Not every SCAMPER suggestion will be practical. That’s fine. The creative thinking technique aims to generate options, not final decisions. Even impractical ideas sometimes inspire workable variations.

How to Build a Daily Creative Practice

Creative thinking techniques become more powerful with regular practice. Like any skill, creativity improves when people exercise it consistently. A daily creative practice builds this habit.

Start small. Spending ten minutes each morning on a creative exercise beats ambitious plans that get abandoned after a week. Consistency matters more than intensity.

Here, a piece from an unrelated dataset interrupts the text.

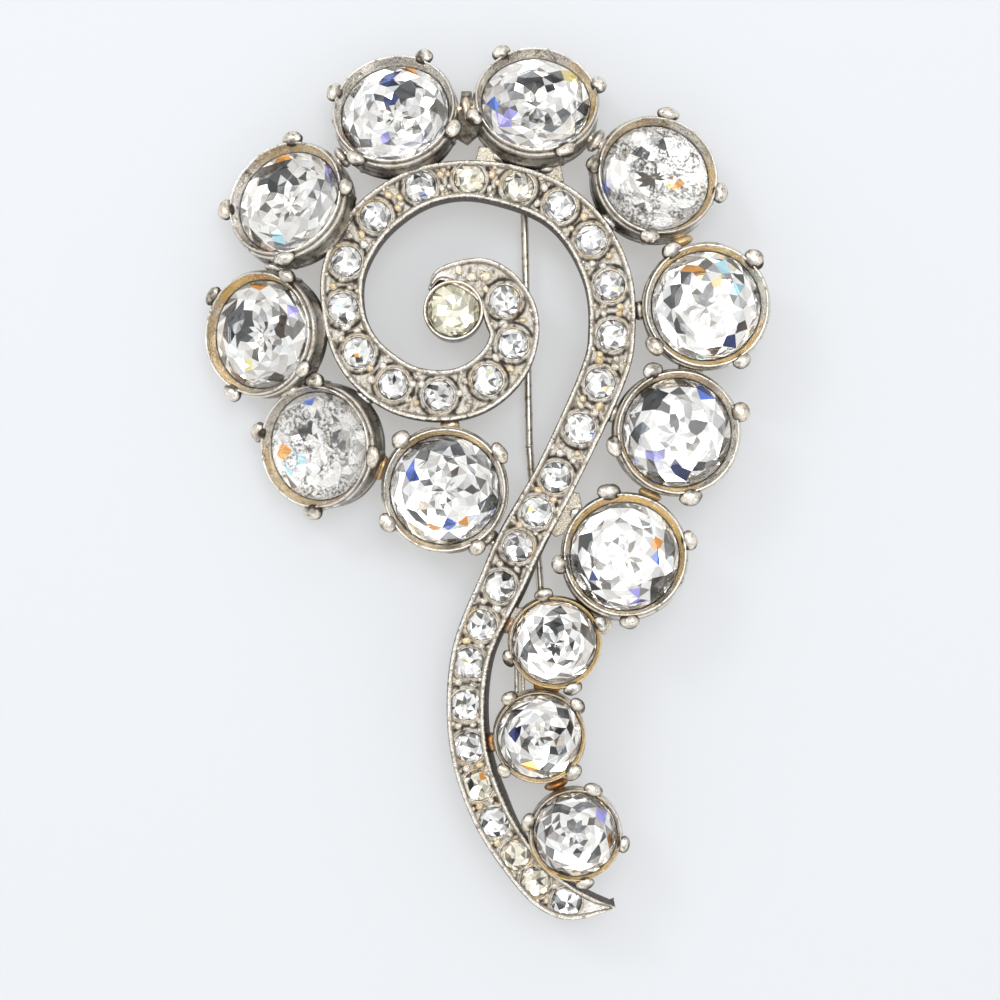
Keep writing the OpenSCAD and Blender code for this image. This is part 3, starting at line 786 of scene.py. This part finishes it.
def slab(b, outline, low, high, bevel, wear_and_painted_light):
    """A flat plate with softened top and bottom edges, from a plan outline."""
    pts = np.array(outline, float)
    centre = pts.mean(0)
    inset = centre + (pts - centre) * (1 - bevel / np.maximum(np.hypot(*(pts - centre).T), 1e-6))[:, None]
    rings = [(inset, low), (pts, low + bevel), (pts, high - bevel), (inset, high)]
    n = len(pts)
    v = np.concatenate([np.c_[p, np.full(n, z)] for p, z in rings])
    f = []
    for k in range(3):
        for j in range(n):
            a, c = k * n + j, k * n + (j + 1) % n
            f.append((a, c, c + n, a + n))
    f.append(tuple(range(n - 1, -1, -1)))
    f.append(tuple(3 * n + j for j in range(n)))
    b.add(v, f, wear_and_painted_light, flat=True)


# the fittings on the back
HINGE_AT, CATCH_AT, STRAP_AT = (3.8, 28.9), (5.68, -12.6), (3.35, -20.0)
EAR_HOLE_LEVEL, EAR_T, CATCH_TOP = 1.5, 0.8, 4.6


def ring_points(r, x, z, angles):
    return [(x + r * math.cos(t), z + r * math.sin(t)) for t in angles]


def add_ear(b, x, y):
    """A hinge ear: a plate with a round foot and the rivet's hole, in the plane across X."""
    foot = ring_points(1.2, 0, EAR_HOLE_LEVEL, np.linspace(math.pi, 2 * math.pi, 25))
    outline = [(1.0, 3.7), (-1.0, 3.7)] + foot
    hole = ring_points(0.47, 0, EAR_HOLE_LEVEL, turns(28))
    ear = bmesh.new()
    edges = []
    for ring in (outline, hole):
        verts = [ear.verts.new((0, *p)) for p in ring]
        edges += [ear.edges.new((verts[k], verts[(k + 1) % len(verts)])) for k in range(len(verts))]
    bmesh.ops.triangle_fill(ear, use_beauty=True, use_dissolve=False, edges=edges)
    geom = bmesh.ops.extrude_face_region(ear, geom=ear.faces[:])["geom"]
    far = [g for g in geom if isinstance(g, bmesh.types.BMVert)]
    bmesh.ops.translate(ear, verts=far, vec=(EAR_T, 0, 0))
    bmesh.ops.recalc_face_normals(ear, faces=ear.faces[:])
    ear.verts.ensure_lookup_table()
    ear.verts.index_update()
    v = np.array([w.co for w in ear.verts]) + np.array([x - EAR_T / 2, y, 0])
    b.add(v, [[w.index for w in f.verts] for f in ear.faces], (0.1, 0.35, 0), flat=True)
    ear.free()


def plan_box(x0, x1, y0, y1):
    return [(x0, y0), (x1, y0), (x1, y1), (x0, y1)]


def add_catch(b, x, y):
    """The trough that catches the pin: two cheeks and a roof, open below."""
    for side in (-1, 1):
        near, far = sorted((x + side * 0.55, x + side * 1.3))
        slab(b, plan_box(near, far, y - 2, y), 0.02, CATCH_TOP, 0.08, (0, 0.35, 0))
    slab(b, plan_box(x - 1.2, x + 1.2, y - 2, y), 2.06, CATCH_TOP, 0.05, (0, 0.4, 0))


def add_strap(b, x, y):
    """The strap behind the tail: two rounded strips side by side."""
    for k, offset in enumerate((-0.32, 0.32)):
        tube(b, (x + offset, y - 3.3, 4.6), (x + offset, y + 3.3, 4.6), 0.30, (0.1, 0.12, 0), 77 + k,
             0.05, 24, 16)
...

Here are practical ways to build a daily creative practice:

Morning pages. Write three pages of stream-of-consciousness thoughts immediately after waking. Don’t edit. Don’t pause. Just write. This technique, popularized by Julia Cameron, clears mental clutter and often surfaces unexpected ideas.

Daily sketching or doodling. Visual exercises engage different cognitive pathways. Even people who “can’t draw” benefit from quick sketches. The goal isn’t artistic quality, it’s creative activation.

Question of the day. Choose one question each morning and spend time generating answers. Questions like “What would happen if…?” or “How might I…?” prompt creative thinking naturally.

Idea quotas. Commit to generating a specific number of ideas daily, say, ten ideas related to work, hobbies, or random topics. Most will be mediocre. A few will surprise.

Creative constraints. Limit yourself deliberately. Write a poem with exactly 50 words. Design something using only two colors. Constraints force creative solutions.

The key is choosing activities that fit into existing routines. Creative thinking techniques work best when they become automatic habits rather than special occasions.